Exercise details >>
Extract all of the data and reproduce it precisely.
— START —
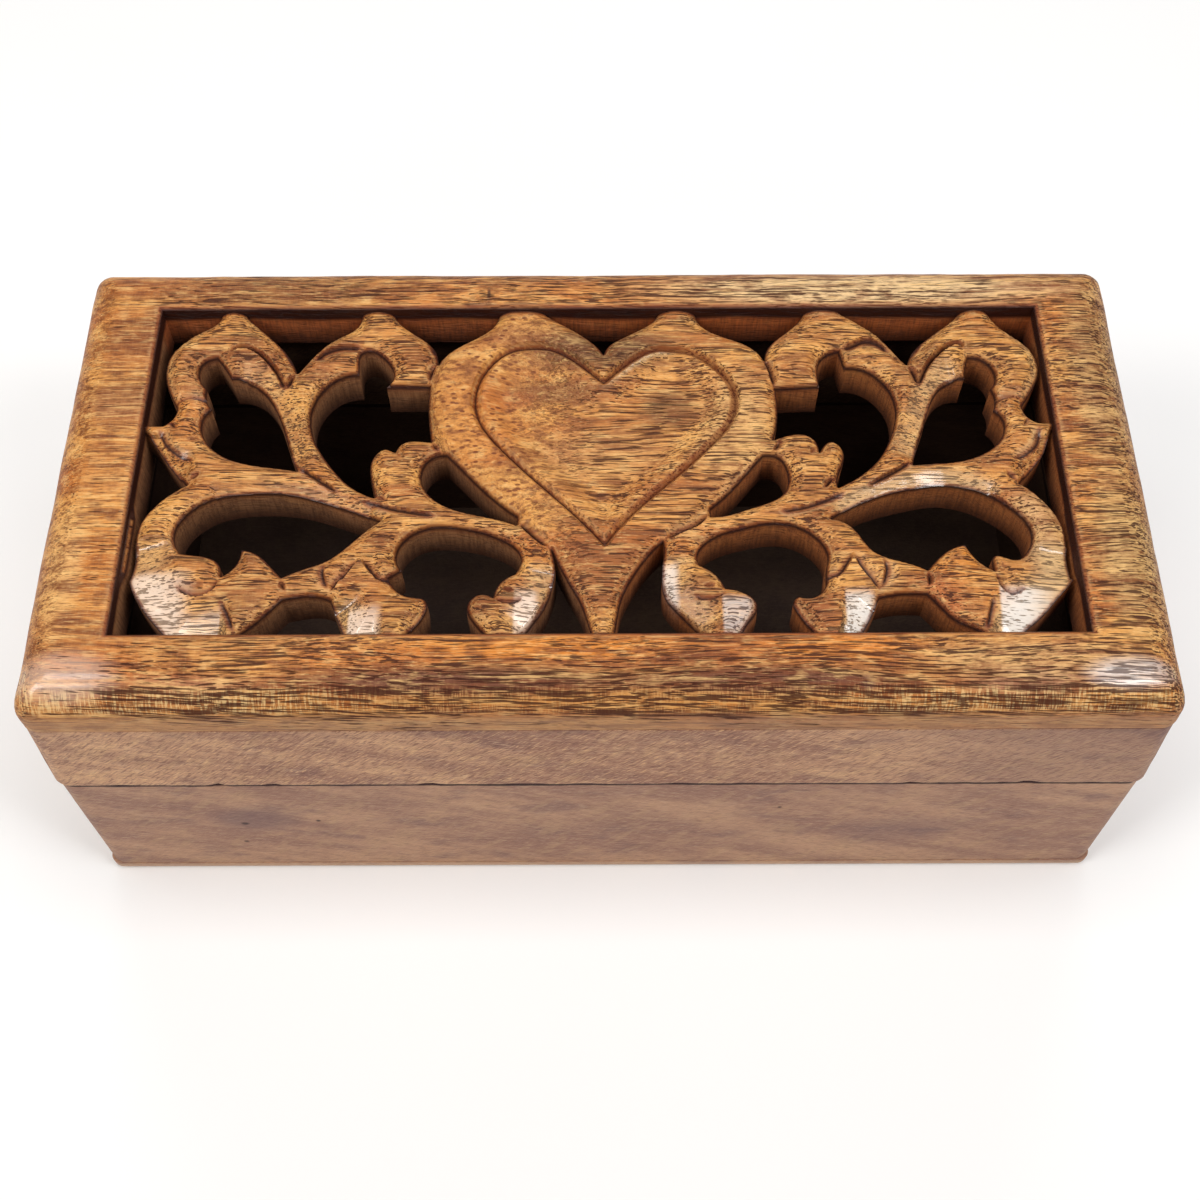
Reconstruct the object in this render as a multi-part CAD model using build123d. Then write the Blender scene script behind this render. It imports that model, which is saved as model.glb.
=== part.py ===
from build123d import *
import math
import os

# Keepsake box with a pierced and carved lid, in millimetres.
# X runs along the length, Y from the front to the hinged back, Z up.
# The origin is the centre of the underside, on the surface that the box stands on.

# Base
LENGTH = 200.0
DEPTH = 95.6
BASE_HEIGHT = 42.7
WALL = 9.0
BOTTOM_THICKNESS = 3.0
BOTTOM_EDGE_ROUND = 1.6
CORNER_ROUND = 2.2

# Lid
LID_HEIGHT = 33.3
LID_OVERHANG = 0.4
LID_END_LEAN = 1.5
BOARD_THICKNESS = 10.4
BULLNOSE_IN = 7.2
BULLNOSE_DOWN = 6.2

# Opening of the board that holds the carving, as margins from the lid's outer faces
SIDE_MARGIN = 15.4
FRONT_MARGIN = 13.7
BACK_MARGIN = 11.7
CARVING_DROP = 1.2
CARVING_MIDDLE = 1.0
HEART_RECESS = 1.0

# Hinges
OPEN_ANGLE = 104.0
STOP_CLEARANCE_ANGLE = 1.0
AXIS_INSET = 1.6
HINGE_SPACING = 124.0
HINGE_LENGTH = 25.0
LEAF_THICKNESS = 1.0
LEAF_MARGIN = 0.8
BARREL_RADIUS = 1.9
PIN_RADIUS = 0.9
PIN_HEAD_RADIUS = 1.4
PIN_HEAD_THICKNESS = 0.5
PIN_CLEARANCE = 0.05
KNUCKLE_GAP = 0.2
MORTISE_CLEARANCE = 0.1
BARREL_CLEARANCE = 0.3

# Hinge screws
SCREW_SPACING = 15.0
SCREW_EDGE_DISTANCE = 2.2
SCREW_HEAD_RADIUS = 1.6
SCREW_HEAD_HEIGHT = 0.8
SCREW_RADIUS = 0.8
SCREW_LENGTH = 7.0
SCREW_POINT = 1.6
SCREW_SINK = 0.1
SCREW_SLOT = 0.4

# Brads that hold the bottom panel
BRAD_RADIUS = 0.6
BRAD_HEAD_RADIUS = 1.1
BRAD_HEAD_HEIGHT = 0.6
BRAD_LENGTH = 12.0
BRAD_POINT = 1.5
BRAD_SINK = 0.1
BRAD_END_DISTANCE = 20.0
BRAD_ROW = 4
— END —
Answer to this exercise >>
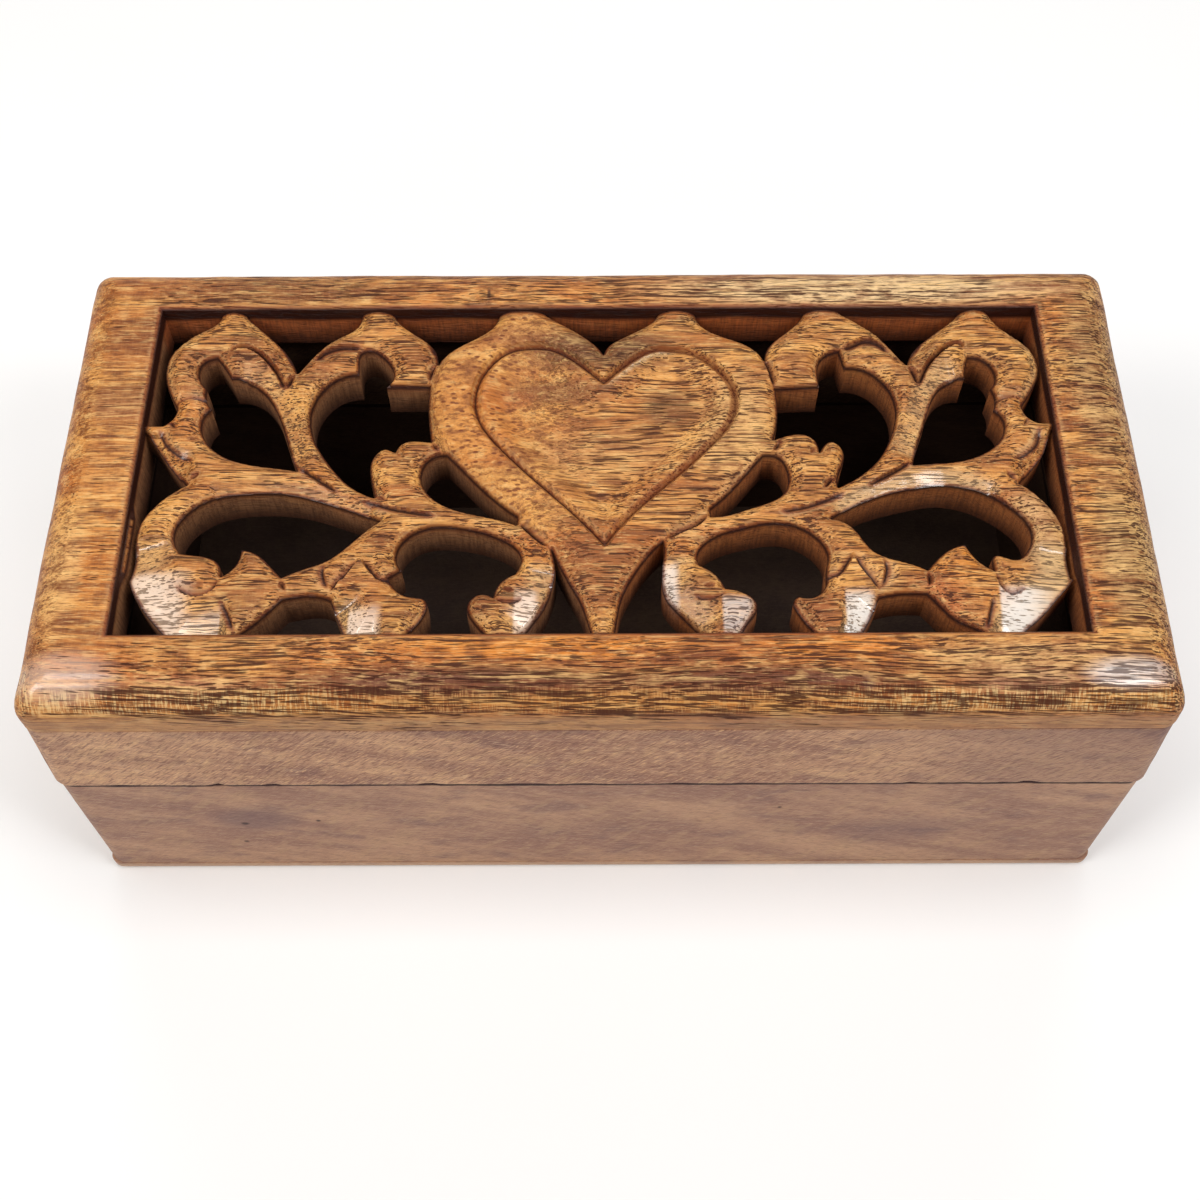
Reconstruct the object in this render as a multi-part CAD model using build123d. Then write the Blender scene script behind this render. It imports that model, which is saved as model.glb.
=== part.py ===
from build123d import *
import math
import os

# Keepsake box with a pierced and carved lid, in millimetres.
# X runs along the length, Y from the front to the hinged back, Z up.
# The origin is the centre of the underside, on the surface that the box stands on.

# Base
LENGTH = 200.0
DEPTH = 95.6
BASE_HEIGHT = 42.7
WALL = 9.0
BOTTOM_THICKNESS = 3.0
BOTTOM_EDGE_ROUND = 1.6
CORNER_ROUND = 2.2

# Lid
LID_HEIGHT = 33.3
LID_OVERHANG = 0.4
LID_END_LEAN = 1.5
BOARD_THICKNESS = 10.4
BULLNOSE_IN = 7.2
BULLNOSE_DOWN = 6.2

# Opening of the board that holds the carving, as margins from the lid's outer faces
SIDE_MARGIN = 15.4
FRONT_MARGIN = 13.7
BACK_MARGIN = 11.7
CARVING_DROP = 1.2
CARVING_MIDDLE = 1.0
HEART_RECESS = 1.0

# Hinges
OPEN_ANGLE = 104.0
STOP_CLEARANCE_ANGLE = 1.0
AXIS_INSET = 1.6
HINGE_SPACING = 124.0
HINGE_LENGTH = 25.0
LEAF_THICKNESS = 1.0
LEAF_MARGIN = 0.8
BARREL_RADIUS = 1.9
PIN_RADIUS = 0.9
PIN_HEAD_RADIUS = 1.4
PIN_HEAD_THICKNESS = 0.5
PIN_CLEARANCE = 0.05
KNUCKLE_GAP = 0.2
MORTISE_CLEARANCE = 0.1
BARREL_CLEARANCE = 0.3

# Hinge screws
SCREW_SPACING = 15.0
SCREW_EDGE_DISTANCE = 2.2
SCREW_HEAD_RADIUS = 1.6
SCREW_HEAD_HEIGHT = 0.8
SCREW_RADIUS = 0.8
SCREW_LENGTH = 7.0
SCREW_POINT = 1.6
SCREW_SINK = 0.1
SCREW_SLOT = 0.4

# Brads that hold the bottom panel
BRAD_RADIUS = 0.6
BRAD_HEAD_RADIUS = 1.1
BRAD_HEAD_HEIGHT = 0.6
BRAD_LENGTH = 12.0
BRAD_POINT = 1.5
BRAD_SINK = 0.1
BRAD_END_DISTANCE = 20.0
BRAD_ROW = 4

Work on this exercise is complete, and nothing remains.